Bildiride şu ifadelere yer verildi; “Yüzyıllar öncesinden günümüze kadar Halk Oyunlarımız, Halk Türkülerimiz, Düğün Törenlerimiz, kişinin kendisini, yaşadığı toplumun özelliklerini, başkalarına, başka toplumlara anlatması için bir araç olmuştur. Yıllar öncesinin bir yaşam öyküsü, bir şiirin mısralarında, bir türkünün nağmelerinde, bir halk oyununun ayak vuruşlarında her zaman görebilirsiniz.

Halk Oyunlarımız, el ele, omuz omuza, yan yana olmayı, acıyı sevinçli bir oyuna çevirmeyi, coşkuyu dizginlemeyi, en karmaşık ritimlere bile ayak uydurmayı öğretir.

Uzun havalar, Güzellemeler, İlençeler, Ağıtlar, Yiğitleme ve Koçaklamalar, Zeybekler, Halaylar, Horonlar, Karşılama ve Barlar, Bengiler, Mengiler, Çiftetelliler...

Dinlendikçe, seyredildikçe buram buram yağmur yemiş toprak kokusunu getiriyor yurdun dört bir yanından.

Bağlama, kaval, kemençe, sipsi, zurna ve davul, usta ellerde konuştuğu zaman insani duyguları nasıl da yalın yapmacıksız dile getirirler. Bar’dan Hora’ya, Horon’dan Zeybeğe, Halay’dan Bengi’ye, Güvende’ye kadar oyunların hangisini bir diğerinden üstün tutabilir, hangisinden vazgeçebilirsiniz.

Ulu önder ATATÜRK’ün de belirttiği gibi, Türkiye Cumhuriyeti’nin temeli KÜLTÜR’dür. Kendi Kültürüne sahip olamayan toplumlar, her zaman yabancı kültürlerin etkisi altına girmeye mahkumdur..

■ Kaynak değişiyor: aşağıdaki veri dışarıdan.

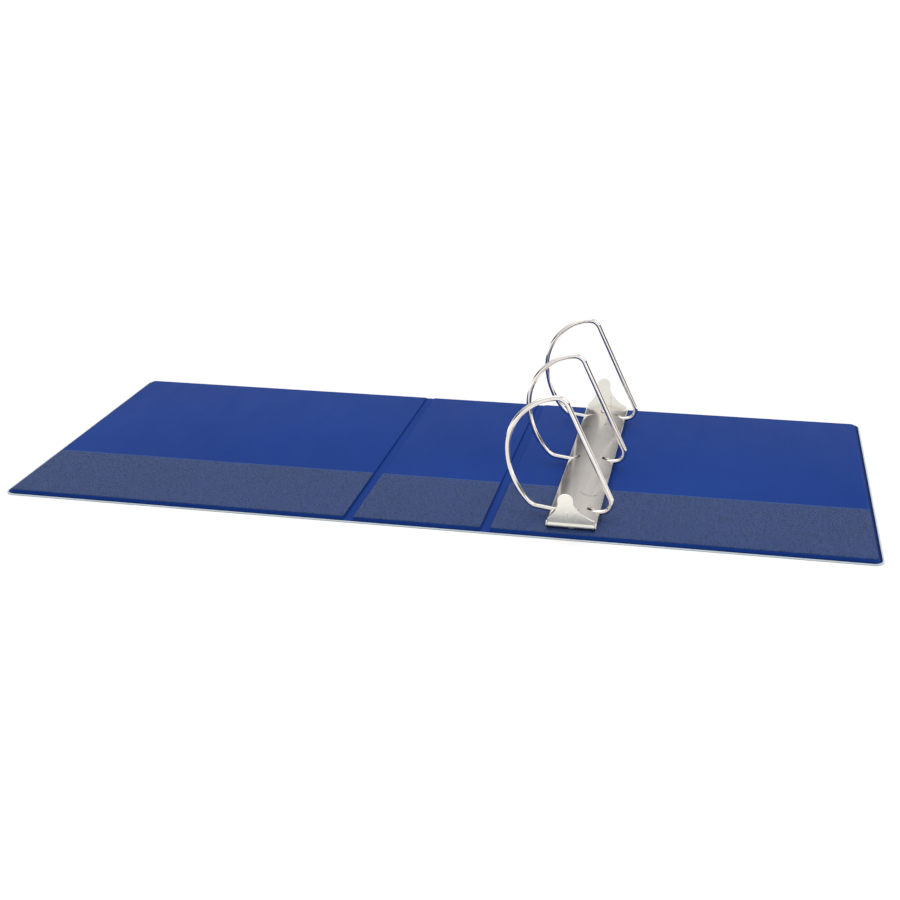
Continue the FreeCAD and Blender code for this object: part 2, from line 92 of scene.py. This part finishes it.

İşte bu yüzden, hayatında zeybek oynamamış, halaya durmamış, horon tepmemiş kişilerin aksine,

Ege Folklor Dernekleri Federasyonu olarak;

Halk oyunlarımızın, Türk Kültürünün bir ifadesi olduğuna ve bizlerin de, kültürel gelişme içerisinde çok önemli görevlerimiz bulunduğuna inanıyor ve çalışmalarımıza bu amaçla kaldığı yerden devam edeceğimizi ilgililere bildiririz”.